在构建社会协同监管格局语境下,主播黑名单工具的规制创新反映出互联网直播监管领域公法规制任务和权限向社会自组织和市场化互联网平台转移的探索尝试,在理论层面的确体现出降低监管成本、提振监管效能与减弱行政干预的制度优势。但与此同时,在带有中国特色的“国家-社会”“政府-市场”的结构之下,行业协会的功能定位、互联网平台的监管模式等本土背景拘囿了“私人规制”模式孕育生长和发挥功效的空间。尽管主播黑名单工具在规制结构上体现出事中事后监管改革的市场化导向,但对其内在规制逻辑进行解构不难发现,“行业自我规制”和“平台自我规制”的运转均未摆脱压力驱动的科层制传统的窠臼,“私人规制”的功效潜能未被充分释放。
另外,需要正视私人规制领域中被规制者的权利救济困境。在当下的“国家-社会”结构之下,行业协会具有“二政府”的角色定位,黑名单工具等行业惩戒措施的权威性与正当性很大程度上并非源于被规制者的民主自律,而是源自其对行业发展资源的垄断地位和与政府间千丝万缕的政会依附关系,因而行业自律惩戒与行政处罚在规制逻辑、驱动模式上具有高度同质性。而囿于司法审查对行业自治的消极谦抑态度,“行业自我规制”俨然成为行政法治约束范围之外的“独立王国”,被规制者难以获得外部的司法救济,这与“私人规制”自愿性、民主性的核心理念南辕北辙。
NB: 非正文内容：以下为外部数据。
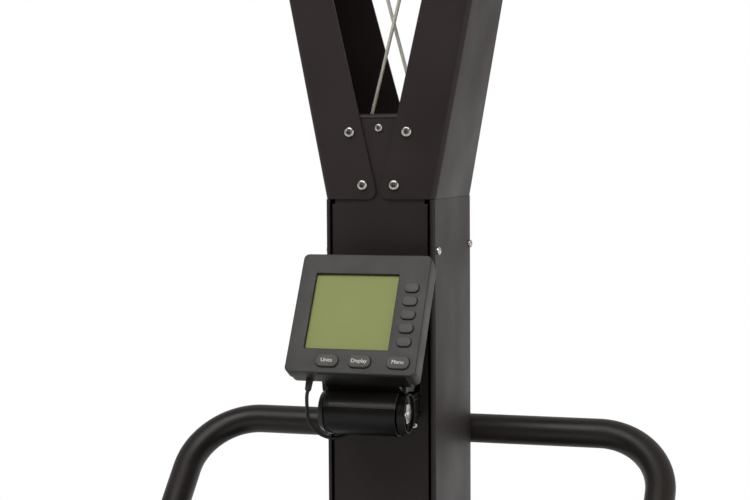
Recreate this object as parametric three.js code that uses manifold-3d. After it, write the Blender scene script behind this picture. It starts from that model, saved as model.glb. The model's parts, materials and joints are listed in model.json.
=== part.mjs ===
// Ski trainer machine: a standing frame with two splayed arms, a caged fan wheel between them,
// two pull cords with handles, elastic return cords that cross in the V, and a monitor on a tilting arm.
// Millimetres. +X is the user's right, +Y is away from the user, +Z is up, the floor is z = 0.
import * as THREE from 'three';
import { mergeVertices } from 'three/addons/utils/BufferGeometryUtils.js';
import Module from 'manifold-3d';

const wasm = await Module();
wasm.setup();
const weldDistance = 1e-4;

// Driving dimensions of the whole machine
const seat = 0.3;                  // gap left where two pieces touch
const overrun = 5;                 // how far a cutting tool runs past the face it cuts
const sheet = 3;                   // wall of the column and arm sheet
const columnWidth = 135;
const columnDepth = 180;
const columnBend = 7;              // outer radius of the column's folded corners
const jointHeight = 1260;          // floor to the seam between column and arms
const armLength = 900;
const armSplay = 0.197;            // sideways lean of an arm's outer wall per unit of height
const armTaper = 0.06;             // how much shallower an arm gets per unit of height
const platformWidth = 600;
const platformLength = 1270;
const columnSetback = 160;         // rear edge of the platform to the back of the column
const cageBelowTop = 27;           // arm top to the cage's rim
const cageRadius = 205;
const cageThickness = 124;
const cordDiameter = 4;

// Places worked out from them
const columnHalf = columnWidth / 2;
const columnFrontY = platformLength / 2 - columnSetback - columnDepth;
const cordRadius = cordDiameter / 2;
const axleAbove = armLength - cageBelowTop - cageRadius;   // seam to the fan wheel's axle

const finish = (color, roughness, metalness = 0) =>
  new THREE.MeshStandardMaterial({ color, roughness, metalness });
// Counts of flats and steps on round forms
const sides = { cord: 6, pin: 12, round: 16, barrel: 20, cage: 28 };
const cornerSteps = 2;
const foldSteps = 4;

const paint = {
  blackCoat: finish(0x1d1b1a, 0.5, 0.4),
  blackPlastic: finish(0x1b1b1b, 0.55),
  greyPlastic: finish(0x3c3d3a, 0.6),
  keyPlastic: finish(0x4a4b48, 0.6),
  display: finish(0x8f9a6a, 0.3),
  steel: finish(0xb4b6b8, 0.35, 0.9),
  cord: finish(0xa9b0a2, 0.85),
  darkCord: finish(0x1a1a1c, 0.8),
  rubber: finish(0x151515, 0.9),
  deck: finish(0x2a2826, 0.85),
};

// The model's origin is under the middle of everything, wheels included, so the machine is set
// forward of it by half of what the wheels stand out
const wheelRadius = 30;
const wheelClearance = 2;
const model = new THREE.Group();
const machine = new THREE.Group();
machine.position.y = -(2 * wheelRadius + wheelClearance) / 2;
model.add(machine);
const head = new THREE.Group();    // its origin is on the column's front plane at the arm seam
head.position.set(0, columnFrontY, jointHeight);
machine.add(head);

function addPiece(parent, name, geometry, material) {
  const mesh = new THREE.Mesh(geometry, material);
  mesh.name = name;
  parent.add(mesh);
  return mesh;
}

// Solids: closed meshes joined and cut
function solidOf(geometry) {
  const bare = geometry.index ? geometry.toNonIndexed() : geometry.clone();
  for (const name of Object.keys(bare.attributes)) {
    if (name !== 'position') bare.deleteAttribute(name);
  }
  const welded = mergeVertices(bare, weldDistance);
  const vertProperties = new Float32Array(welded.attributes.position.array);
  const triVerts = new Uint32Array(welded.index.array);
  return new wasm.Manifold(new wasm.Mesh({ numProp: 3, vertProperties, triVerts }));
}

function geometryOf(solid) {
  const mesh = solid.getMesh();
  const geometry = new THREE.BufferGeometry();
  geometry.setAttribute('position', new THREE.BufferAttribute(new Float32Array(mesh.vertProperties), 3));
  geometry.setIndex(new THREE.BufferAttribute(new Uint32Array(mesh.triVerts), 1));
  return geometry;
}

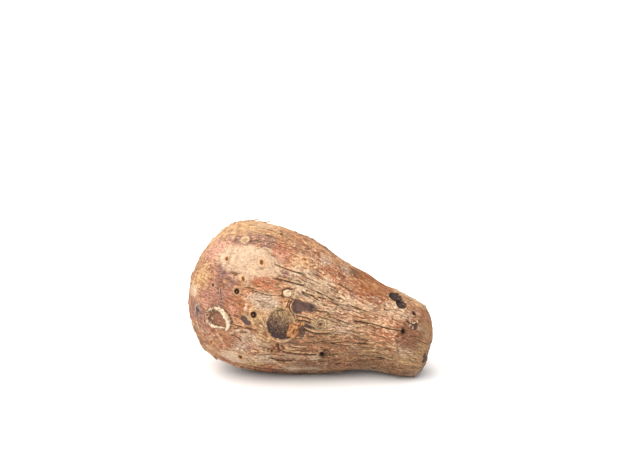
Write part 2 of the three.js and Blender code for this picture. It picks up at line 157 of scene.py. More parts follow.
# Coloured patches of the bark: skin, around, half length, half width, strength.
PATCHES = {
    "cream": [
        (43.4, 44, 9.5, 4.4, 2), (36.6, 41.5, 4.4, 3.6, 1.7), (50, 43, 4, 3.2, 1.7),
        (43.6, 29.6, 3, 2.6, 0.95), (68, 41.5, 5.5, 4.4, 1.7), (76, 43, 3.3, 3.9, 1.5),
        (52.4, -15.8, 4, 1.8, 1.5), (47.4, -40, 4.6, 3.6, 1.4), (47.5, 7.4, 0.45, 1.1, 1.4),
        (59, -34, 4.2, 1.7, 1.7), (70, -28.5, 6, 1.5, 0.8), (80.5, -27.5, 3, 2, 1), (66, 65, 3.5, 4, 0.6),
        (18, 1, 4.4, 2.1, 1), (85, 39, 4.9, 2.6, 1.1), (88, 33, 5, 2.4, 0.9), (74.5, 27.5, 4, 1.6, 1),
        (98, 42, 5.7, 2.7, 0.8), (107.6, 50, 5, 2.6, 1.5), (119.6, 40.5, 1.4, 1, 1.5),
        (81.3, 25.9, 3, 1.4, 0.9), (89.4, 6.6, 5, 2.4, 0.7), (69, -14, 4, 2, 0.7),
        # The cream patch at skin 44, around 88 brightens the top edge: a painted highlight.
        (58, -20, 3.2, 2.1, 0.8), (49, 57, 2, 0.8, 1.1), (69.6, 44, 4.4, 3.4, 1.5), (44, 88, 6, 5, 0.7),
        (88, 30, 3.7, 1.6, 0.7), (60, -28, 4, 3, 0.7), (34, -27, 4, 3, 0.6)],
    # Gold: golden tan, and the patches along the top, at around 79 to 110, that brighten the top edge as a
    # painted highlight.
    "gold": [
        (36, 86, 13, 9, 1.15), (19, 97, 9, 10, 1.1), (22, 20, 6.7, 5.5, 1), (11, 44, 5.4, 2.5, 0.7),
        (44, 110, 6, 14, 0.8), (50, 83, 3, 8, 0.6), (40, 96, 12, 8, 0.9), (115, 110, 8, 12, 0.6),
        (52, 14, 5, 4, 0.6), (60, 92, 14, 4, 0.5), (123, 34, 6, 12, 0.75),
        (50.6, 46, 1.4, 1.8, 1.1), (96, 79, 5, 4, 0.55)],
    "rust": [
        (113, 27, 3.6, 3.4, 1.9), (115.7, 15.8, 3.4, 2.6, 1.9), (116, 30, 4, 5, 1.5), (121, 46, 6, 5, 0.4),
        (119, 66, 6, 6, 0.7), (52, 30.5, 5.1, 2.9, 1), (55, 58.6, 5.4, 4.5, 1.1), (59, 98, 6.3, 10, 0.7),
        (77, 65, 4.8, 5.4, 0.9), (44, 68, 3.2, 4.1, 0.6), (66, 79, 5.3, 8, 0.7), (94, 25, 4.9, 2, 0.7),
        (106, 11, 4.8, 2.8, 1), (47, 20, 3.5, 1.6, 0.6), (56, 49, 4.6, 2.7, 0.7),
        (87, 63, 4.1, 3.5, 0.6), (42, -28, 3.9, 3.7, 0.7), (36, -24, 4.3, 3.6, 0.6),
        (63.4, -22.4, 2.2, 1.5, 1), (45, -49.5, 4, 3, 0.9), (94, 59, 7, 4.5, 0.9), (120, 40, 8, 8, 0.4),
        (118, 24, 5, 5, 0.7), (88, 52, 12, 6, 0.45), (47, -24, 5, 3, 0.5), (50.6, 30.6, 3.6, 2.4, 1.3),
        (98.8, 51, 5, 3.4, 1.2)],
    "orange": [
        (95, 84, 8, 11, 1.1), (103, 80, 3.6, 6, 0.9), (88, 81, 3.6, 7, 0.7), (21, 10, 1.5, 1.7, 1.3),
        (21.6, 21.5, 1.1, 1.3, 1.2), (14, 23.7, 1.3, 1.8, 1), (42.8, 6.5, 4.2, 3.6, 1)],
    "plum": [
        (64, 74, 7, 7, 0.55), (38, 68, 7, 4.8, 1.45), (48.4, 64.5, 2.4, 4, 1.2),
        (58.2, 41.6, 3, 1.7, 1.2), (46, 62, 3.5, 4.7, 0.7), (35, 30, 4.8, 3.4, 0.9),
        (39, 22, 3.8, 2.4, 0.7), (26, -14, 4.4, 3.7, 0.9), (61, 42, 3.5, 2.6, 0.8), (116, 40, 2, 2.6, 0.8),
        (26, 66, 6.4, 9, 0.5), (52, 59, 1.9, 4.2, 0.4), (24, 0, 3, 3, 0.5), (78, -3, 5, 3, 0.4)],
    "rose": [
        (26, 54, 8, 8, 0.7), (34, 9, 7.5, 5.6, 1.1), (32, -20, 6.4, 6.9, 0.7), (42, 8, 4.1, 3.9, 0.6),
        (51, 24, 6.3, 2.4, 0.5), (22, -25, 8, 9, 0.7), (30, 30, 8, 4, 0.6)],
    "grey": [
        (54, 16, 5.1, 2.7, 1.3), (73, 73, 2.8, 3.5, 0.9), (82, 77, 2.4, 2.9, 0.9), (86, 35, 4.1, 2.5, 0.8),
        (115, 0, 4.1, 3.1, 0.7), (90, 9, 3.3, 2.6, 0.5), (98, 56, 2.5, 2.1, 0.6), (116, 65, 2, 1.9, 0.8),
        (88, 14, 7, 4, 0.6), (24.6, -13.4, 2, 2.6, 1), (49.4, -26.5, 2.6, 2.4, 1.3),
        (45.4, -41.2, 3.4, 2.6, 1.2), (88.3, 46, 2.4, 1.6, 1.1)],
    # Umber: dark brown stains, and the broad patches low down towards the belly, from around -14 to -62, that
    # darken the underside as painted shade.
    "umber": [
        (71, 4, 3.2, 2.1, 0.6), (54, 15, 4, 2.2, 0.55), (86, 82, 2.4, 3.2, 1.1), (99, 50, 5, 2.6, 0.6),
        (69.6, -13, 3.2, 1.7, 1.1), (68.5, -33, 6, 1.4, 1.1), (80, -38, 16, 4, 0.8),
        (104, -40, 14, 5, 0.8), (114, 42, 3.3, 4.1, 0.6), (75, -13, 9.1, 2.5, 0.45), (75, -62, 25, 9, 0.7),
        (116, -50, 14, 9, 0.6), (45, -62, 12, 6, 0.5), (98, -14, 20, 9, 0.62),
        (122, 14, 9, 9, 0.55), (119, 38, 9, 14, 0.7), (115.7, 14, 3.4, 2.3, 1.6),
        (113.4, 27, 2.6, 2.8, 1.3), (46, -20, 12, 8, 0.4), (117, 18, 3.6, 3.4, 1.5),
        (116.6, 41, 2.2, 2.4, 0.9), (88.6, 46.4, 1.2, 0.9, 1)],
    "smooth": [
        (30, 20, 17, 17, 1.3), (24, 60, 15, 15, 1.3), (24, -12, 12, 12, 1), (95, 80, 9, 12, 1.05),
        (53, 10, 7, 8, 1.4), (69.4, 20.2, 3.4, 2.6, 2), (44, 44, 12, 7, 1.8), (36, 80, 12, 9, 1.2),
        (34, 97, 14, 12, 1.3), (55, 58.6, 5, 4, 1), (64, 72, 12, 12, 0.8), (70, -20, 5, 2.4, 1.2),
        (52, -17, 5, 3, 0.8), (117, 24, 6, 7, 1.3), (121, 42, 7, 12, 0.8), (70, 44.5, 4, 3.4, 1.2),
        (98.5, 53, 4, 3, 0.9)],
    "fleck": [
        (88, 42, 20, 9, 1.1), (66, 62, 12, 9, 0.9), (100, 25, 12, 7, 0.8), (105, 40, 9, 8, 1.5),
        (70, 35, 14, 5, 0.6), (55, -30, 14, 6, 0.5), (112, 44, 8, 6, 0.5), (46, 80, 12, 9, 0.4)],
    "violet": [
        (67.9, 19.6, 1.75, 1.75, 2.2), (70.6, 21.4, 2.0, 1.15, 2.2), (71.8, 21.8, 4.2, 1.9, 1.05),
        (67.1, 16, 0.8, 0.9, 2), (66.8, 23.6, 0.9, 0.6, 2), (47.9, -0.9, 1.0, 0.8, 1.8),
        # The narrow patch at skin 72.3 just past the flake is dark bark, partly the flake's painted shadow.
        (49.8, -3.3, 1.1, 0.8, 1.8), (72.3, 0.6, 1.0, 2.7, 1.6), (116.9, 39, 1.1, 1.5, 1.4),
        (25.7, -14.6, 1.8, 2.2, 0.9), (73.8, 6, 2.4, 1.2, 1), (128.6, -9.6, 1.6, 1.2, 1.4),
        (127.2, 3.6, 1.3, 0.9, 1.5), (129.6, -2.4, 1.0, 0.7, 1.4)],
    "straw": [
        (54.9, 15, 4.4, 3.2, 1.2), (62.6, 55, 3, 2.4, 0.9), (52, 3, 4, 3.4, 0.9), (56, 0, 1.4, 7, 0.9),
        (79, 11, 5, 4.2, 0.9), (84, 3, 7, 3, 0.7), (76, 6, 4, 4, 0.6), (92, 8, 6, 3, 0.6),
        (58, -14, 5, 3, 0.6), (109.5, 0, 6, 5, 0.7), (55.3, -43, 5, 3, 1), (105, -12, 12, 6, 0.7),
        (70, 40, 5, 3, 0.5), (103, -18, 10, 5, 0.5), (119, -4, 8, 8, 0.8)],
    "blush": [
        (36, 12, 8, 5, 0.45), (28, 54, 7, 7, 1.1), (33, 44, 4, 5, 0.8), (55, 56, 4, 4, 0.7),
        (42, 3, 3, 3, 0.7), (30, -4, 5, 4, 0.5), (48.5, -17.5, 3, 2.4, 1), (53.3, -22.2, 4, 2.4, 0.9),
        (104, 30, 5, 3, 0.6), (85, 24, 4, 2, 0.5)],
    "ink": [],
    "wrinkle": [
        (64, 42, 18, 9, 0.7), (82, 30, 16, 10, 0.75), (52, 60, 12, 9, 0.3), (74, 0, 14, 9, 0.9),
        (60, -24, 16, 6, 0.7), (100, 38, 12, 10, 0.7), (98, 0, 16, 9, 0.5), (95, -30, 22, 7, 0.55),
        (75, 75, 14, 9, 0.6)],
}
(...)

最后,“在社会发展转型,并逐渐形成‘国家-社会-市场’三元结构中,行政法遗漏了大量本该规范的领域;许多公共治理活动逃逸出公法的规制;对频发的争议,传统的行政法制度在很多场合却束手无策,致使社会矛盾加剧。”[44]近年来,黑名单等事中事后监管工具的铺陈推广冲击着传统公法体系的既定框架。而“私人规制”模式与黑名单工具杂糅勾连的规制创新,更是早已溢出了以“行政行为-司法审查”为主轴的传统行政法学体系的解释范畴,难以为其提供理论供给。面对“私人规制”等当下规制治理改革的变迁动态,传统公法体系亟需由封闭走向开放。